Harga kokas, yang memiliki porsi 40% dari total biaya produksi, meningkat dari rata-rata 100 USD/ton pada tahun 2015 menjadi 200-300 USD/ton sejak akhir tahun 2016. Hal inilah yang menjadi penyebab terhentinya kegiatan produksi PT Cahaya Modern Metal Industri.
Sementara itu, operasi PT Indoferro dan PT Bintang Timur Steel sejak awal tidak di desain untuk memurnikan bijih nikel sehingga tingkat keekonomiannya akan berbeda dengan desain awal. PT Indoferro semula memurnikan bijih besi sedangkan PT Bintang Timur Steel semula memurnikan bijih mangan.

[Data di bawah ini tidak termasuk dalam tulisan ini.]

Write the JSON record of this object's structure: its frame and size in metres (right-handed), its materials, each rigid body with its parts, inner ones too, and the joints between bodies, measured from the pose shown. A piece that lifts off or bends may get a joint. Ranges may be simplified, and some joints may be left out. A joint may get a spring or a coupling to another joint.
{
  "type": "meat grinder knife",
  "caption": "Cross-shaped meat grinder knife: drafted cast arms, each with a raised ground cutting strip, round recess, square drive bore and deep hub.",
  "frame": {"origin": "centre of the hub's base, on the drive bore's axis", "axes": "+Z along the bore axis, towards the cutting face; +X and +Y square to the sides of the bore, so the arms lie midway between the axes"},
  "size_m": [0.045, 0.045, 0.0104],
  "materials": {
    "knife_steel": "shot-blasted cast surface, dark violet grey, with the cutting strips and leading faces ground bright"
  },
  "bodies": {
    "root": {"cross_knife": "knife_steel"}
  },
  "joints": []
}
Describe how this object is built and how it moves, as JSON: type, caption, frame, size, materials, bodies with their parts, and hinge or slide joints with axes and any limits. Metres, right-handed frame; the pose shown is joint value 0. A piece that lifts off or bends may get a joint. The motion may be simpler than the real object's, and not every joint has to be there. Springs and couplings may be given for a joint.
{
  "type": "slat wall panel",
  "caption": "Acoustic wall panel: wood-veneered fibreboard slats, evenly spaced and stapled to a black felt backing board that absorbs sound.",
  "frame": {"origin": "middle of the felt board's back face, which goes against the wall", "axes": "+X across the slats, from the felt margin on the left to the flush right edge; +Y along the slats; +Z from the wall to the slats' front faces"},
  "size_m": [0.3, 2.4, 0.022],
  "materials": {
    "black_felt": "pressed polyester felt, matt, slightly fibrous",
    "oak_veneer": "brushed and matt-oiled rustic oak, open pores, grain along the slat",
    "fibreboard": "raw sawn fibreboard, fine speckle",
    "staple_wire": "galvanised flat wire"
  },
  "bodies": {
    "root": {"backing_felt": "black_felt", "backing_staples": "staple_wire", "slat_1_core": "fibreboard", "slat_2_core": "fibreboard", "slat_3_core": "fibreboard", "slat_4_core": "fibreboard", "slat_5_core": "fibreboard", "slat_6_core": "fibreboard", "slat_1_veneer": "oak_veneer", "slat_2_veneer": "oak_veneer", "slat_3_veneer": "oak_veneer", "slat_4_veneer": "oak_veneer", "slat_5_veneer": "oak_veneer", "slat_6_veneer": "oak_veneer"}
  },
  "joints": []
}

PT Indoferro yang memiliki kapasitas output 200.000 ton per tahun berhenti berproduksi sejak 19 Juli 2017. Sementara PT Bintang Timur Steel yang berkapasitas produksi 37.440 ton per tahun sejak commissioning pada Juli 2015 belum beroperasi secara continue.
Laporan tersebut juga menyebutkan bahwa hingga saat ini terdapat 10 smelter nikel beroperasi dengan total produksi 1.468.596 ton per tahun. Sementara, 13 smelter nikel lainnya saat ini dalam tahap konstruksi dengan total kapasitas mencapai 1.853.000 ton per tahun apabila ke-13 smelter tersebut sudah berproduksi.